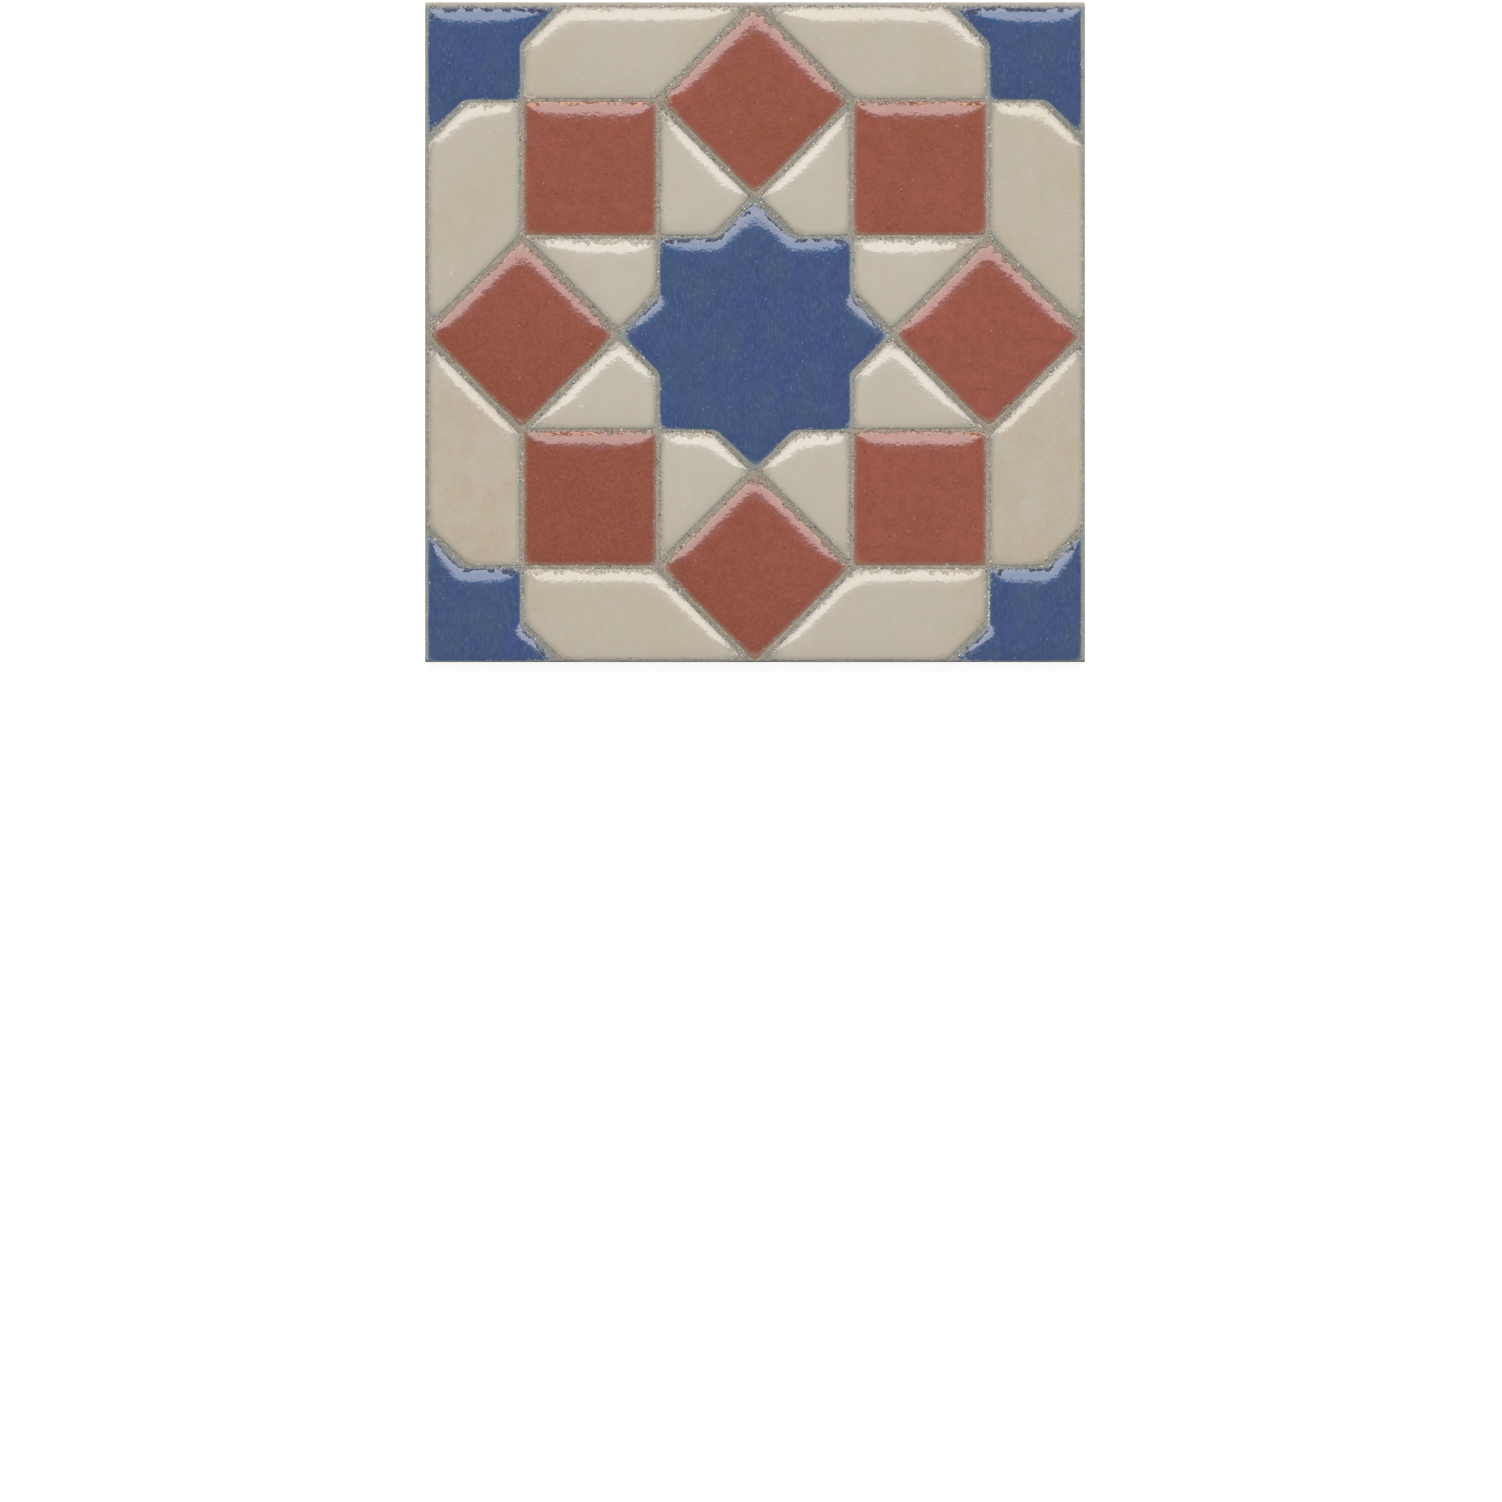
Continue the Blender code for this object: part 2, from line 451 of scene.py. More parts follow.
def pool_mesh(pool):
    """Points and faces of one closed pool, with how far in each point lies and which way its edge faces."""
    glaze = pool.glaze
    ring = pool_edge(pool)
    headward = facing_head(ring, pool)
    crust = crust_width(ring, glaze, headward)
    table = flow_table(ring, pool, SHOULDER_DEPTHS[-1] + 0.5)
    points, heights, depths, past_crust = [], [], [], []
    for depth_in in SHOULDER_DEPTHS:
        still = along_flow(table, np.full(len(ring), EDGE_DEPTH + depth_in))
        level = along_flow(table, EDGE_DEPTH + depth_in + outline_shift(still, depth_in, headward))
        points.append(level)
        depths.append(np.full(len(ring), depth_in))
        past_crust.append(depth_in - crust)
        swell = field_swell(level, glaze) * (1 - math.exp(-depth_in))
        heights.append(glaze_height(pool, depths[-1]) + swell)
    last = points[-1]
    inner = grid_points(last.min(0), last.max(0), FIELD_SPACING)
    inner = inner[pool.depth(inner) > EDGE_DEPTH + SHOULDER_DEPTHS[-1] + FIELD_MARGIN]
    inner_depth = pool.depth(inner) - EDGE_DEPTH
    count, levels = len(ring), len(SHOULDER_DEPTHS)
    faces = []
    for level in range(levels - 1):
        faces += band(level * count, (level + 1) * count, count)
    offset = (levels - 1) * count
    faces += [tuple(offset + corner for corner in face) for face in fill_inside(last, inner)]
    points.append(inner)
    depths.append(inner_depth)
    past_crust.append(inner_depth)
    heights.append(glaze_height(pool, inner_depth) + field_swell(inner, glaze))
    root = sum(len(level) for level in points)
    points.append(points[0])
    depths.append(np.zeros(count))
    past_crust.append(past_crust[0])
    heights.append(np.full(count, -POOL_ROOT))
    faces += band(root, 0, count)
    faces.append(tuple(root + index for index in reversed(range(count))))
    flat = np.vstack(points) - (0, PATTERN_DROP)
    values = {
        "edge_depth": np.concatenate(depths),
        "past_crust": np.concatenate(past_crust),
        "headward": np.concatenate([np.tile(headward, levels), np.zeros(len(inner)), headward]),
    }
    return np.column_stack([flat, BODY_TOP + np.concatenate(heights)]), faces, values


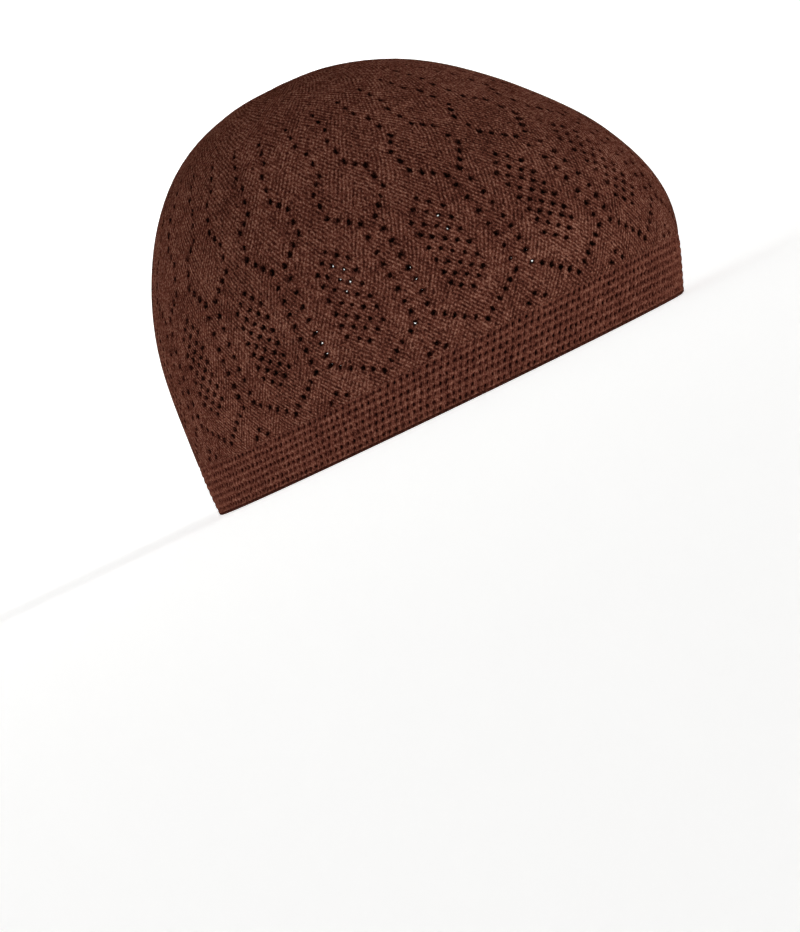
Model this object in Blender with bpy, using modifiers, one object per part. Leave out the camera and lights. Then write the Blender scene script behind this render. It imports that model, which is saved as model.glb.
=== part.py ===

* * *

— Work to be completed —
Find the word "which" in the records and pull out each line that has it.

— Solution —
    """Points and faces of one closed pool, with how far in each point lies and which way its edge faces."""
Model this object in Blender with bpy, using modifiers, one object per part. Leave out the camera and lights. Then write the Blender scene script behind this render. It imports that model, which is saved as model.glb.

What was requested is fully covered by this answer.